As for the Tories, it was only when the action was called off that William Hague allowed himself to sing the praises of "the hard-working, law-abiding people" who had protested "with the support of the great mainstream majority of the British people". While promising that the Tories would cut taxes in general, he still did not specifically undertake that this would include petrol duty until the crisis was over - now, after a weekend of deliberations, he promises a 3p reduction. Throughout the crisis the Tories concentrated their fire on the government's "incompetence" and declined to come out openly in favour of the rebellion - creating difficulty for your opponent is one thing, but engaging in disruptive, potentially unconstitutional action from below is for the moment quite another.

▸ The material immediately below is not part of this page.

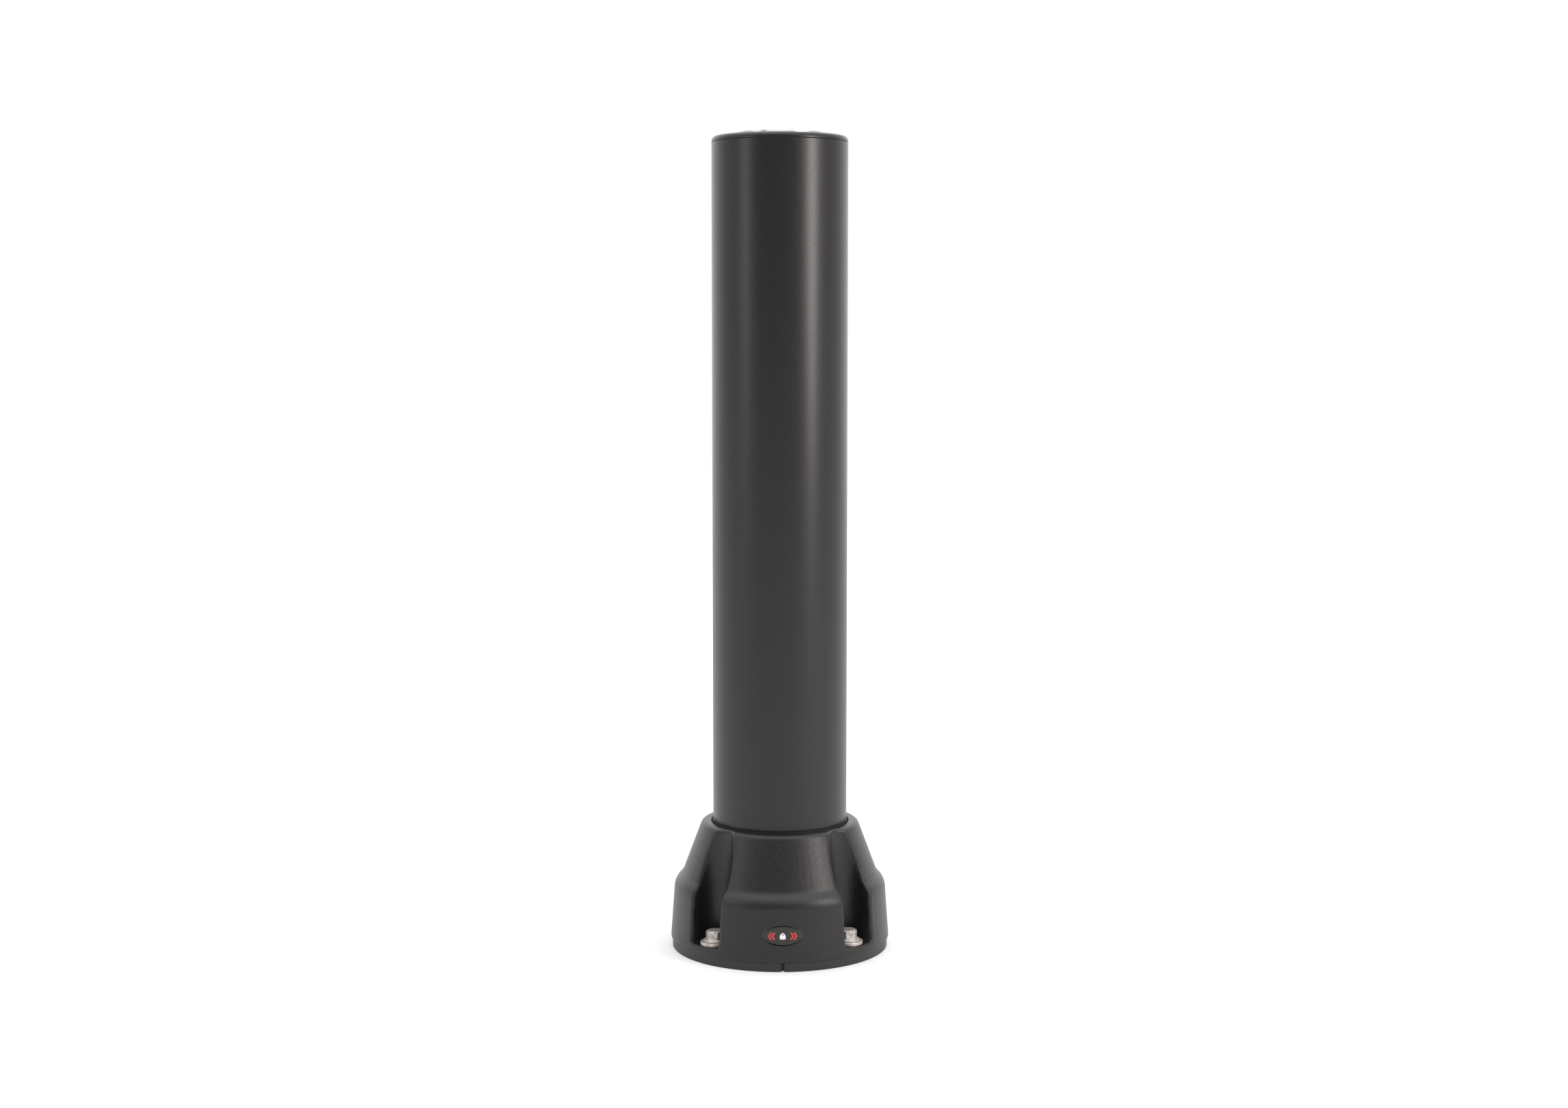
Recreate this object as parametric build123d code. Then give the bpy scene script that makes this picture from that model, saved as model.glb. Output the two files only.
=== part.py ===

It seems that the Tories have reaped the benefit, at least according to latest opinion polls. For the time being they are running neck and neck with Labour. The unexpected spread of 'French' methods across the English Channel has at last knocked New Labour off course and left Blair looking vulnerable.

From our point of view, it is a pity that it was spontaneous petty bourgeois protest, as opposed to organised working class action, which threw Labour into crisis. Nevertheless, there is a lesson to be learnt: if such a movement can spread across European borders so rapidly, then think of what a working class movement, with international coordination, could achieve.

The building of such an international proletarian movement is not merely possible, but essential.